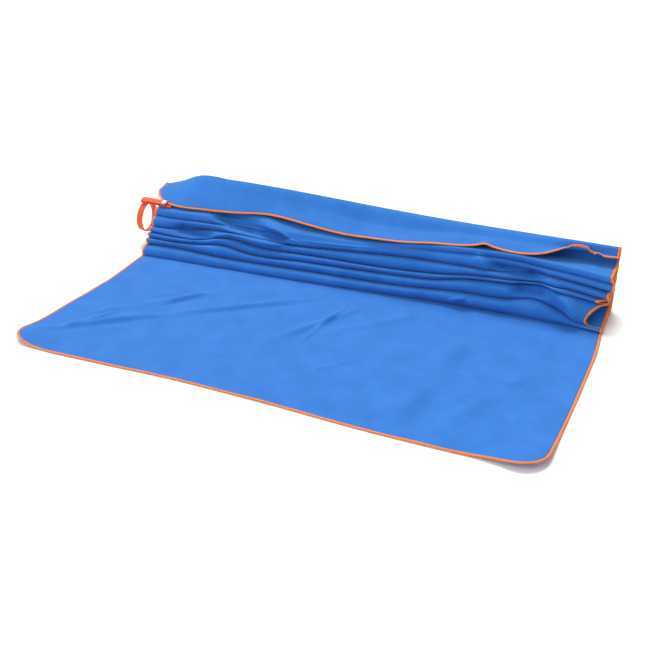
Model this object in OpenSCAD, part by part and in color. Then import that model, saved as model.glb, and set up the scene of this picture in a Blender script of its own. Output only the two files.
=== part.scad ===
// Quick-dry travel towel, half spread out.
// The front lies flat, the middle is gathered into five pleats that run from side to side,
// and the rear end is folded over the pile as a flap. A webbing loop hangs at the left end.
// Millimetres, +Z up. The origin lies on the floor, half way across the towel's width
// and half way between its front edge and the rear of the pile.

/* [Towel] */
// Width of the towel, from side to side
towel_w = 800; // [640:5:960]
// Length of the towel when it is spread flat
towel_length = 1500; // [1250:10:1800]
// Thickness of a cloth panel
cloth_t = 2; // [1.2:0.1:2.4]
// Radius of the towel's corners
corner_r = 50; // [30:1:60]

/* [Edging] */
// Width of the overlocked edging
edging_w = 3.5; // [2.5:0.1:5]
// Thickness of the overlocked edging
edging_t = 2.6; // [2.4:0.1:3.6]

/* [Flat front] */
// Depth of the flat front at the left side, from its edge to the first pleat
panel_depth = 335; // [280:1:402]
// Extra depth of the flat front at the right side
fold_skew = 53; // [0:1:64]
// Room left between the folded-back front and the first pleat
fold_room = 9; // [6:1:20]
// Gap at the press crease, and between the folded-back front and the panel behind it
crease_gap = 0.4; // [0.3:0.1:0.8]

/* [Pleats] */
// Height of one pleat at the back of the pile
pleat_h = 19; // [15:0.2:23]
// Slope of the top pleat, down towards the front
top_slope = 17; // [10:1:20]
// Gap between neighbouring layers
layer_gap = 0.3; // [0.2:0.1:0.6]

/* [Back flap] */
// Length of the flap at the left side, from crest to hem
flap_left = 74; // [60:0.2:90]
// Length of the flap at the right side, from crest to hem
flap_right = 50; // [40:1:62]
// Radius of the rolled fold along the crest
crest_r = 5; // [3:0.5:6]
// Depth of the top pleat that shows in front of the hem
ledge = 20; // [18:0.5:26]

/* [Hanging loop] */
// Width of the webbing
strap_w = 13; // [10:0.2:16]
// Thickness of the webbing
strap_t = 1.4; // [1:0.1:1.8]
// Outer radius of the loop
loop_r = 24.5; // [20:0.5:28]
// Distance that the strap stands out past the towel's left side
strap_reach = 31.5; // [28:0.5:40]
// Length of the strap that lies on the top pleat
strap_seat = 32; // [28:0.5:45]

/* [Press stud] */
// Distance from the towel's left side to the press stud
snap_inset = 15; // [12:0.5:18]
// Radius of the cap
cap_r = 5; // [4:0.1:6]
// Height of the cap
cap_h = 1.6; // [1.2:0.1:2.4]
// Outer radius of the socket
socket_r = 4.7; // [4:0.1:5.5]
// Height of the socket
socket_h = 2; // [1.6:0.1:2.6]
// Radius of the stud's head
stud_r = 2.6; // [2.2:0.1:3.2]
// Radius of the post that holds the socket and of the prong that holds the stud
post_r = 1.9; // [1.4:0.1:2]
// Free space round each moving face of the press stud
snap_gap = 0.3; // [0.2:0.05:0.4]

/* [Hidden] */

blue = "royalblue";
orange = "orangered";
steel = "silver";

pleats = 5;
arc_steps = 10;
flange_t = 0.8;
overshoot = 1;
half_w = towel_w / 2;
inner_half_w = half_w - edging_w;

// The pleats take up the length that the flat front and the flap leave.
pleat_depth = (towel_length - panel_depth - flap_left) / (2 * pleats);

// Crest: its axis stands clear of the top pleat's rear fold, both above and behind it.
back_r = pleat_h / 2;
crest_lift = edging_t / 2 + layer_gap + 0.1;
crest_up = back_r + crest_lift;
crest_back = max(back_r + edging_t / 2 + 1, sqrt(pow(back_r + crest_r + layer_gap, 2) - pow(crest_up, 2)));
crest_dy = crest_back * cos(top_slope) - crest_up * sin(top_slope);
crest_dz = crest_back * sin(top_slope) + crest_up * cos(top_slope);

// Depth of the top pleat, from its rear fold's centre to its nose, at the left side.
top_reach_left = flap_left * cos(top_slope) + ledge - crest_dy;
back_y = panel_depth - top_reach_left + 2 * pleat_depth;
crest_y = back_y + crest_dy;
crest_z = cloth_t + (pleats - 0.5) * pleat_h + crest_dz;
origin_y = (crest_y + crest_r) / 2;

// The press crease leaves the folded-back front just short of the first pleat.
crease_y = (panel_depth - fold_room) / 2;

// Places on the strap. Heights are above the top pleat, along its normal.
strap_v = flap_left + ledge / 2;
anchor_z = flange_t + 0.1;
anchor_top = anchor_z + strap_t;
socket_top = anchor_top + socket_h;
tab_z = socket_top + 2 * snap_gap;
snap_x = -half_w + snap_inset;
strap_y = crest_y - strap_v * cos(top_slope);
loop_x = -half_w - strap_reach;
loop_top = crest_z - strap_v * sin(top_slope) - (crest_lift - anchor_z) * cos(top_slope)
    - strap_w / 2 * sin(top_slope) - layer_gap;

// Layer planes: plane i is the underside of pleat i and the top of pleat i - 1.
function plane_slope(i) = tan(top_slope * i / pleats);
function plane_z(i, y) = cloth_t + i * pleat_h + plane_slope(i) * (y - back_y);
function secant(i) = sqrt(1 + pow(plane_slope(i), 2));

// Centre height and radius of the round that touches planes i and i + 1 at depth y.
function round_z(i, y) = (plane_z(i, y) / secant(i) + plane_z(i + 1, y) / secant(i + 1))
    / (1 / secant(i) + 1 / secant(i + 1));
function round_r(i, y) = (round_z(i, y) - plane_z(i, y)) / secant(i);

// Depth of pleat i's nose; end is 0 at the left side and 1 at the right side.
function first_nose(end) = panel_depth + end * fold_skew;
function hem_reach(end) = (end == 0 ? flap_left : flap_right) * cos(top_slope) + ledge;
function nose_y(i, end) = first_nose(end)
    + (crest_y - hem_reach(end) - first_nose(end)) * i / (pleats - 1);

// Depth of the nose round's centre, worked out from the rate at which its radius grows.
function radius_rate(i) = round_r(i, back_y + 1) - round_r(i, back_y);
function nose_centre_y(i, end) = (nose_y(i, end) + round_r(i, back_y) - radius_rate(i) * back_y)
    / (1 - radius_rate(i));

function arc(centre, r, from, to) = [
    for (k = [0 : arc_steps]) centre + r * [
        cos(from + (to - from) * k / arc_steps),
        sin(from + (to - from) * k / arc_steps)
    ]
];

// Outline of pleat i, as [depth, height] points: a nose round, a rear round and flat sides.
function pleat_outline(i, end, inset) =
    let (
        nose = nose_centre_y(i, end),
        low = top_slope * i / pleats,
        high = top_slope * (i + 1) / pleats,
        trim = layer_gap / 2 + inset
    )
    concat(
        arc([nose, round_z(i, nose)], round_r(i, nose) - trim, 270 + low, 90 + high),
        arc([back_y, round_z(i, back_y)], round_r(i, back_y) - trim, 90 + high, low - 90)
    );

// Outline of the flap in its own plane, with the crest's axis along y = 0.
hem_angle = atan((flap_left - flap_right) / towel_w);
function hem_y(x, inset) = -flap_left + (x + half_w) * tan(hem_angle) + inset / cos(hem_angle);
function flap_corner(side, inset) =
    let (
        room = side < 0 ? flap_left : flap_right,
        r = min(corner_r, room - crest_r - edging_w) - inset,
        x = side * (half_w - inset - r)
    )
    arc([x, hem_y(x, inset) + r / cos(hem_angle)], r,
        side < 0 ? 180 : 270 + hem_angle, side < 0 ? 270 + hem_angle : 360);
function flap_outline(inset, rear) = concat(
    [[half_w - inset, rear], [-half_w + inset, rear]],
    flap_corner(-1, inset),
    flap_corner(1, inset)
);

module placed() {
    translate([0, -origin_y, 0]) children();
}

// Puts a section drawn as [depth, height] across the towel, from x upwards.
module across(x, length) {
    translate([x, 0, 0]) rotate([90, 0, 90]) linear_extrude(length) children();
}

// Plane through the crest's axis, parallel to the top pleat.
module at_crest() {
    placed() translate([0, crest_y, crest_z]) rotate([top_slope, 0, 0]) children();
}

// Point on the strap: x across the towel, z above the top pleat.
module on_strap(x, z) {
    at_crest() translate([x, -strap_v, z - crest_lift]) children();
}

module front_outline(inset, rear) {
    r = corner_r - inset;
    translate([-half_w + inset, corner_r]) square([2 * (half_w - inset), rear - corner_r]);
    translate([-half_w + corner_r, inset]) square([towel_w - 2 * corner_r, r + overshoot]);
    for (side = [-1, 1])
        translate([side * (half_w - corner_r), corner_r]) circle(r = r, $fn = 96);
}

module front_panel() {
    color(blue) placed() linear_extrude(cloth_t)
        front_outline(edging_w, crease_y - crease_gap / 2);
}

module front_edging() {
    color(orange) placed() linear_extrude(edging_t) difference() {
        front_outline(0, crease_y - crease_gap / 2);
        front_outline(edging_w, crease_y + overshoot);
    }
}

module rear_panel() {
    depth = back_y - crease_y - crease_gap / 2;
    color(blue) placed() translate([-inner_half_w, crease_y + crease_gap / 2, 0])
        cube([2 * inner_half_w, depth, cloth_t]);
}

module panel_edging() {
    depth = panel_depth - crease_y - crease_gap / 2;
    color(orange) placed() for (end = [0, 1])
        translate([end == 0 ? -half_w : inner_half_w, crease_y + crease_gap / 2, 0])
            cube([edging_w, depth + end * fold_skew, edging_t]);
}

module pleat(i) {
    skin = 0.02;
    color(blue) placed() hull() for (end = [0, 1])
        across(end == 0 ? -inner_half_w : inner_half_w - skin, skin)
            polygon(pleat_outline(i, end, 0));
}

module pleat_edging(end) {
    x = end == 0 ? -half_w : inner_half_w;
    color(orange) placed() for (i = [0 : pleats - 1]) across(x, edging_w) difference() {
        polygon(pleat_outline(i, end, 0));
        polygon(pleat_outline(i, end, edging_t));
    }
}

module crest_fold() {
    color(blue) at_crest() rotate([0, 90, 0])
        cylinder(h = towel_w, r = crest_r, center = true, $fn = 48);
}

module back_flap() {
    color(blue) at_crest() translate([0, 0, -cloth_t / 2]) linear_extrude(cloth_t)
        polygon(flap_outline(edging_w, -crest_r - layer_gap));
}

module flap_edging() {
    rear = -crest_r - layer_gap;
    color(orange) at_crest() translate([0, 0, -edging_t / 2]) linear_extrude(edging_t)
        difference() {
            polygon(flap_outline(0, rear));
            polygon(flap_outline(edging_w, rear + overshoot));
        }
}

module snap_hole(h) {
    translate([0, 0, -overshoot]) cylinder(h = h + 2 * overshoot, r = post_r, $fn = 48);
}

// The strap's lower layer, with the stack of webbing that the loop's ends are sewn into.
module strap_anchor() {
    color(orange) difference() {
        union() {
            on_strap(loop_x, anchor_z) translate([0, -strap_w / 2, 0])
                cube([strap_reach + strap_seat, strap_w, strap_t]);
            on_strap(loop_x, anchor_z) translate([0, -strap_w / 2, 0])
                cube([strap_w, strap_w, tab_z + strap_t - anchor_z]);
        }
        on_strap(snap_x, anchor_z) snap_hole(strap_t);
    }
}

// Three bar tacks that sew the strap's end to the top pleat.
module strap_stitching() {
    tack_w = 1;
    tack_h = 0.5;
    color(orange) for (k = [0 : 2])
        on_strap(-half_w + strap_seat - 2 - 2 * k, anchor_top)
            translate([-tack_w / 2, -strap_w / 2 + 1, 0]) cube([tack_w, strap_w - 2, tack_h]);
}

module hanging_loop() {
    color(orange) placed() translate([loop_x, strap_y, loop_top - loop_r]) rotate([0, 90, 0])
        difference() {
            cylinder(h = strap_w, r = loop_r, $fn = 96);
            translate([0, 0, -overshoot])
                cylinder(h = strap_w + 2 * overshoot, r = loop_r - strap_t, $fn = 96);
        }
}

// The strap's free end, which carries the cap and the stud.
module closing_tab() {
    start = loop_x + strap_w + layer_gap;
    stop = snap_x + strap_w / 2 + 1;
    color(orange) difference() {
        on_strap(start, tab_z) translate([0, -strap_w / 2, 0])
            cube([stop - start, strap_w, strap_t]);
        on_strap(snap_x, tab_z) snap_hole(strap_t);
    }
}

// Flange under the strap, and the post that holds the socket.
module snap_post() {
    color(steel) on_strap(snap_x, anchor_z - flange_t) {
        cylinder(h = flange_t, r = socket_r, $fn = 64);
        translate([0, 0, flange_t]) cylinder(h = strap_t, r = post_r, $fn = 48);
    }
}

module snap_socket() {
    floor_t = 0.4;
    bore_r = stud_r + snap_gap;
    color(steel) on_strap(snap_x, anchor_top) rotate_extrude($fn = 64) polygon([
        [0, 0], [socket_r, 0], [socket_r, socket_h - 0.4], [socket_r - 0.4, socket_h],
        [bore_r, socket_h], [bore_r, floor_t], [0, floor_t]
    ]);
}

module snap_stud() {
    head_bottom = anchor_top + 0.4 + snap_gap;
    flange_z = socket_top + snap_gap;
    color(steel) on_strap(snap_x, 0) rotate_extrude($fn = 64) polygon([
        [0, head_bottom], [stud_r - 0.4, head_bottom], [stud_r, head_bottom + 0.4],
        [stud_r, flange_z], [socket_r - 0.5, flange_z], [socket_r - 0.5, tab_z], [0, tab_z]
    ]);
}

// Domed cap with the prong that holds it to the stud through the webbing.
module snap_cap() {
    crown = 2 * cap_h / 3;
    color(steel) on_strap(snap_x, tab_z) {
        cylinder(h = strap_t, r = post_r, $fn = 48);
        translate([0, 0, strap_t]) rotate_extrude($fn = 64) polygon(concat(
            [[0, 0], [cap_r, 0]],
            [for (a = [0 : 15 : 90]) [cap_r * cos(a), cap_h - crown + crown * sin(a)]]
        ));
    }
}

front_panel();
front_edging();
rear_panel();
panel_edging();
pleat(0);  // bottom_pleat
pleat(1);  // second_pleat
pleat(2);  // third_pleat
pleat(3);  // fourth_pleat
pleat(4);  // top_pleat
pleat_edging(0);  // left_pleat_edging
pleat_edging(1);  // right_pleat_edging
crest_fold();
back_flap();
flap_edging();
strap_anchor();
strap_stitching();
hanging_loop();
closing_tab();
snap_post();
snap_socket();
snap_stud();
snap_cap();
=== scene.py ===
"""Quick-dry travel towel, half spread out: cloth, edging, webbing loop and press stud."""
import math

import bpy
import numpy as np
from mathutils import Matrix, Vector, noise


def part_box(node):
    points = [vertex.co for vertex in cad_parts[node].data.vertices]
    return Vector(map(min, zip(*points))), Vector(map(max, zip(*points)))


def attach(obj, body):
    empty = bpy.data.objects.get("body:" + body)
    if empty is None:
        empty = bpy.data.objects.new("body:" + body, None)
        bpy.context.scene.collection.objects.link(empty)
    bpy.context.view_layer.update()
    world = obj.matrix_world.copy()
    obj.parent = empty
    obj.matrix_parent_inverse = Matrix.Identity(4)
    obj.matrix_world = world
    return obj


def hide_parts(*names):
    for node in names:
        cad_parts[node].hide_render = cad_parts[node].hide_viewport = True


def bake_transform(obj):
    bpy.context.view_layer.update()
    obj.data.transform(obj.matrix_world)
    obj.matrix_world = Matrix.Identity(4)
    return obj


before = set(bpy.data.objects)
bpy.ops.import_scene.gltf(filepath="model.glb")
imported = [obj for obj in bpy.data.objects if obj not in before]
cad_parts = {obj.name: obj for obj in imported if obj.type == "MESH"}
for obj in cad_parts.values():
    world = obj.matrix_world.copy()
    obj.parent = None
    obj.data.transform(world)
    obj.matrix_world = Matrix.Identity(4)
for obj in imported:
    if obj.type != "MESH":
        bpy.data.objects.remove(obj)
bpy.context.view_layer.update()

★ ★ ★

Taking the material above, extract exactly and only the lines from the line with "front_panel();" to the line with "obj.parent = empty", inclusive of both.

Answer in full:
front_panel();
front_edging();
rear_panel();
panel_edging();
pleat(0);  // bottom_pleat
pleat(1);  // second_pleat
pleat(2);  // third_pleat
pleat(3);  // fourth_pleat
pleat(4);  // top_pleat
pleat_edging(0);  // left_pleat_edging
pleat_edging(1);  // right_pleat_edging
crest_fold();
back_flap();
flap_edging();
strap_anchor();
strap_stitching();
hanging_loop();
closing_tab();
snap_post();
snap_socket();
snap_stud();
snap_cap();
=== scene.py ===
"""Quick-dry travel towel, half spread out: cloth, edging, webbing loop and press stud."""
import math

import bpy
import numpy as np
from mathutils import Matrix, Vector, noise


def part_box(node):
    points = [vertex.co for vertex in cad_parts[node].data.vertices]
    return Vector(map(min, zip(*points))), Vector(map(max, zip(*points)))


def attach(obj, body):
    empty = bpy.data.objects.get("body:" + body)
    if empty is None:
        empty = bpy.data.objects.new("body:" + body, None)
        bpy.context.scene.collection.objects.link(empty)
    bpy.context.view_layer.update()
    world = obj.matrix_world.copy()
    obj.parent = empty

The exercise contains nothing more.